I don’t know Dean Yuracko’s inner thoughts. But I suspect she has fairly progressive views given the nature of her research (gender equity) and that she believes “black lives matter” as a literal factual statement. But being pressured to repeat that statement, as the slogan, and the name of an organization with some fairly radical ideas, is a differently thing entirely. In America, we don’t go around forcing people to express solidarity with a political movement, no matter how meritorious the movement.
I think we're likely talking past each other. I agree that there is immense social pressure for individuals to endorse the slogan "Black Lives Matter".
What I dispute is the proposition that any reasonable person assumes such an endorsement also constitutes an endorsement of the Marxist beliefs of "BLM, Inc.", a name I'm introducing to capture the organization you're referring to.
I agree that BLM, Inc. is so hospitable to radical socialism that we might as well refer to it as a radical socialist organization.
I strongly disagree that such tendencies also apply to the slogan "Black Lives Matter"; BLM, Inc. has lost its hold on the slogan, and no longer owns it.

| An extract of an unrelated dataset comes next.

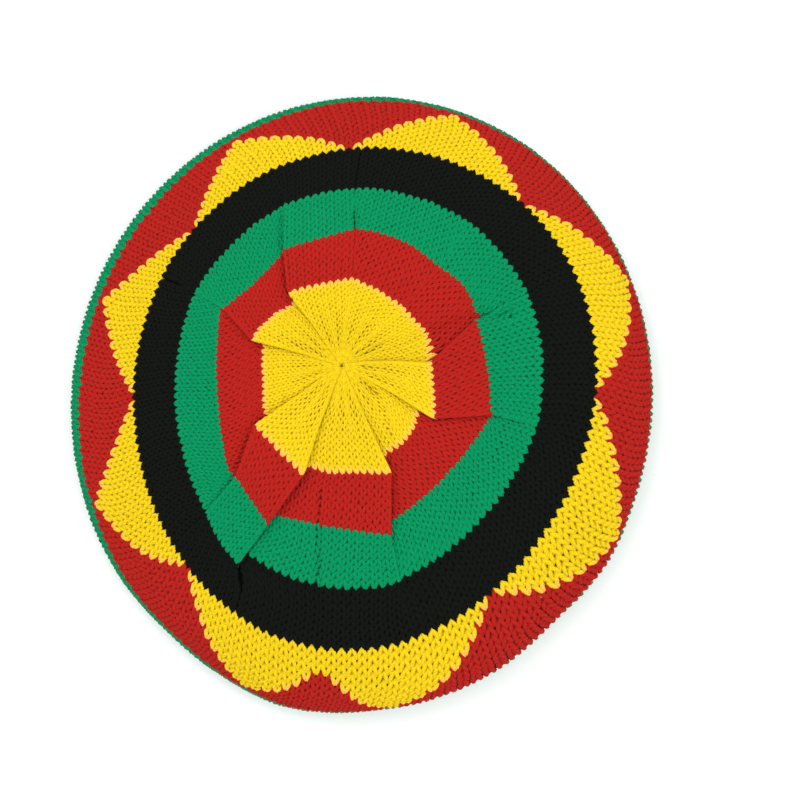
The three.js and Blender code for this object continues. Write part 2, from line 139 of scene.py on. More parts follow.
# Where the zigzag's repeats lie, in degrees clockwise from the far side: each row is one repeat with the wale
# and the direction of its point's tip, and of the red notch after it on the black edge
POINT_TIPS = np.array([
    [7.5, 205.2], [27.5, 251.0], [47.5, 290.6], [67.5, 331.9],
    [87.5, 378.0], [107.5, 425.6], [127.5, 475.9], [147.5, 534.8],
])
NOTCHES = np.array([
    [17.5, 228.0], [37.5, 269.6], [57.5, 311.9], [77.5, 356.5],
    [97.5, 402.1], [117.5, 449.5], [137.5, 505.0], [155.0, 549.9],
])


@dataclass(frozen=True)
class PanelEdge:
    """Where a panel starts and ends on one yarn edge, and how far that edge arches out between, in mm."""

    start: Pair
    end: Pair
    arch: float = 0.0


@dataclass(frozen=True)
class Panel:
    """One flat stretch of the crown between two knife pleats.

    The directions of its pleats are in degrees clockwise from the far side. start_over and end_over say
    whether its edge lies over its neighbour (1), under it (-1) or is only a soft corner (0).
    """

    name: str
    start_degrees: float
    end_degrees: float
    start_over: float
    end_over: float
    yellow: PanelEdge
    red: PanelEdge
    green: PanelEdge | None = None


# In the order of their wales, clockwise from the back seam
PANELS = [
    Panel("near_left", 213, 233, 1, 1,
          PanelEdge((-27.8, -31.2), (-48.6, -10.0)),
          PanelEdge((-43.8, -53.0), (-57.0, -33.0)),
          PanelEdge((-57.2, -71.6), (-71.0, -49.4))),
    Panel("left", 233, 299, -1, -1,
          PanelEdge((-44.6, -2.4), (-45.2, 24.2), 0.4),
          PanelEdge((-60.8, -30.4), (-64.6, 44.0), 1.8)),
    Panel("far_over_left", 299, 337.5, 1, -1,
          PanelEdge((-49.8, 29.8), (-34.2, 43.6), 1.6),
          PanelEdge((-62.4, 43.8), (-37.2, 67.4), -1.6)),
    Panel("far_left", 337.5, 359, 1, 0.2,
          PanelEdge((-33.2, 50.6), (-5.6, 56.6), 0.4),
          PanelEdge((-35.6, 69.8), (-4.4, 78.9))),
    Panel("far", 359, 396, -0.2, 0,
          PanelEdge((-4.8, 56.4), (17.4, 43.6), 1.2),
          PanelEdge((-3.4, 78.9), (34.2, 61.4), 3.2)),
    Panel("far_right", 396, 424, 0, -0.8,
          PanelEdge((17.8, 43.2), (29.0, 31.8)),
          PanelEdge((34.8, 61.0), (50.4, 41.6), 2.4)),
    Panel("right", 424, 461, 0.8, 1,
          PanelEdge((30.4, 17.8), (31.8, -5.4), 0.6),
          PanelEdge((50.4, 37.2), (57.0, -3.6), 1.2)),
    Panel("near_right", 461, 527.5, -1, -1,
          PanelEdge((23.9, -5.4), (12.6, -20.4), 2.6),
          PanelEdge((57.0, -5.0), (12.6, -52.0), 2.4)),
    Panel("near", 527.5, 573, 1, -1,
          PanelEdge((11.6, -30.6), (-15.4, -30.6)),
          PanelEdge((11.2, -58.4), (-37.8, -50.2)),
          PanelEdge((15.6, -80.0), (-50.7, -68.0), 1.0)),
]

# The panels are straight between their pleats up to this course, and follow the round of the ring from the
# second one out. The pleats let go of the ring's plan by the third.
STRAIGHT_UNTIL = 17
ROUND_FROM = 33
PLEATS_OUT_BY = 35
# How far a panel's fabric goes on under its neighbour's edge, and how much a soft corner takes in
TUCKED_MM = 3.0
CORNER_MM = 1.0
# Past this, on the scale of start_over and end_over, an edge lies over or under its neighbour
CLEARLY = 0.3
# A fold whose two edges differ by more than this, on the same scale, is a knife pleat
KNIFE_LEAN = 0.5
# The narrowest that a hidden wale is counted at, in mm, and the fewest wales that a pleat is counted with
HIDDEN_WALE = 2.4
LEAST_SPARE = 0.05

# How deep a knife pleat goes at most, down and under its top edge, and how deep a soft corner goes
KNIFE_DEPTH = 4.0
CORNER_DEPTH = 1.6
# How far the fabric rolls out over an edge that lies on top and over a soft one, and the share that it drops
TOP_ROLL = 1.3
SOFT_ROLL = 0.6
ROLL_DROP = 0.2
# How far fabric that goes under has sunk where it turns down, and the most of it that lies flat till there
KNEE_DROP = 1.6
FLAT_SHARE = 0.85

# Small drawn-in gathers between the pleats, near the gather: where they start, are deepest and have faded out
GATHERS_PER_PANEL = 2
GATHER_DEPTH = 0.3
GATHER_COURSES = (1, 4, 13)

# The steps of the tables by course, the samples across a panel that its width is measured with, and the
# nearest course to the gather that an edge's direction is read from
COURSE_STEP = 0.25
WIDTH_SAMPLES = 13
INNER_COURSE = 0.2
# Those tables are evened out over this many courses each way, coming in between these two
EASED_COURSES = 2
EASED_FROM = (6, 10)
# The shares of a panel between which stitches folded into a pleat take their facing
FACED_SHARES = (0.04, 0.96)

# How far behind the stitches the two faces of the thin sheet lie, in mm
SHEET_UPPER = 0.4
SHEET_LOWER = 1.05

# The names of the map along and around the yarn, and of the tint that yellow stitches take from the red
YARN_MAP = "yarn_lay"
TINT = "by_red"


@dataclass(frozen=True)
class Crease:
    """A soft crease across the crown, from one place in plan to another, in mm."""

    start: Pair
    end: Pair
    depth: float
    width: float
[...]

That's what happens when a slogan succeeds so wildly it's on every bumper sticker and lawn in Oak Park.
(I think this is more or less what the libertarian Foundation for Economic Education has to say about BLM as well).
This is precisely what I’m talking about. You’re continuing to assert that if you support civil rights you must support BLM. Others have pointed out why this comes from a faulty assumption.